A secondary analysis intended to determine the association with recent exposure and peripheral neuropathy showed that the relative incidence of the condition was significantly elevated within 1 to 90 days of systemic fluoroquinolone exposure (adjusted IRR, 1.29; 95% CI, 1.05 to 1.57) as well as within 91 to 180 days of systemic fluoroquinolone exposure (adjusted IRR, 1.25; 95% CI, 1.03 to 1.51). The highest risk was observed when there was exposure within both time frames (adjusted IRR, 1.68; 95% CI, 1.20 to 2.35).
"The association with peripheral neuropathy seemed to last for up to 6 months following fluoroquinolone therapy," Morales said. "This may be several reasons for this including their mechanism of toxicity, delays in presentation or diagnosis of peripheral neuropathy, and how conditions may be recorded in the database. The risk of peripheral neuropathy following fluoroquinolones therapy was higher in men and appeared to increase with age and length of antibiotic therapy."

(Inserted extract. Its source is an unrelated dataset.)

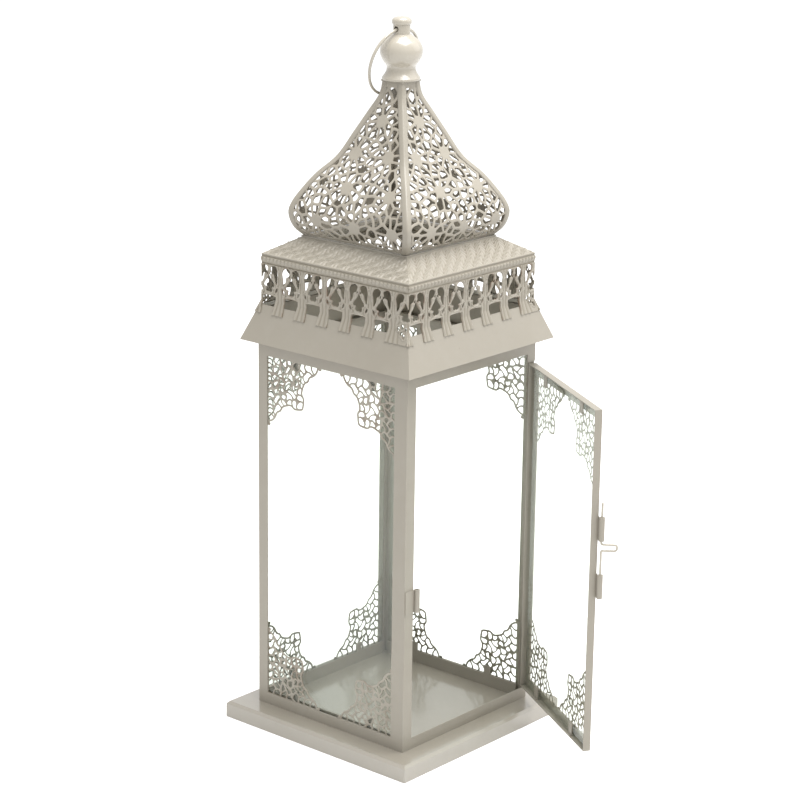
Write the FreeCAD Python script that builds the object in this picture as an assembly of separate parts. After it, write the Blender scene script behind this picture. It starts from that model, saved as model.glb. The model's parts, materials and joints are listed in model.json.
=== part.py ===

In an accompanying editorial by Nathan P. Staff, MD, PhD, and P. James B. Dyck, MD, the pair detailed that based on these data, “a fluoroquinolone-associated peripheral neuropathy is a rare event; thus moving forward, it will be critical to determine whether there are risk factors for its development.” Staff and Dyck raised a number of questions regarding this neuropathy, and whether or not it is more likely to occur in patients with specific medical conditions, if there is any genetic predisposition, or if it arises in relation to the infection being treated, among others.2
“Furthermore, and perhaps most importantly, detailed descriptions of the clinical features of fluoroquinolone-induced neuropathy are lacking, with current reports of axonal sensory and motor neuropathies of widely varying severity and unclear recovery,” Staff and Dyck noted. “Finally, there are no strong hypotheses regarding the pathomechanisms of fluoroquinolone-induced neuropathy. Developing a mechanistic model of this neuropathy will be important for understanding risk factors and prevention.”
1. Morales D, Pacurariu A, Slattery J, Pinheiro L, McGettigan P, Kurz X. Association between peripheral neuropathy and exposure to oral fluoroquinolone or amoxicillin-clavulanate therapy. JAMA Neurol. Published online April 29, 2019. doi:10.1001/jamaneurol.2019.0887.
2. Staff NP, Dyck PJB. On the association between fluoroquinolones and neuropathy. JAMA Neurol. Published online April 29, 2019. doi:10.1001/jamaneurol.2019.0886.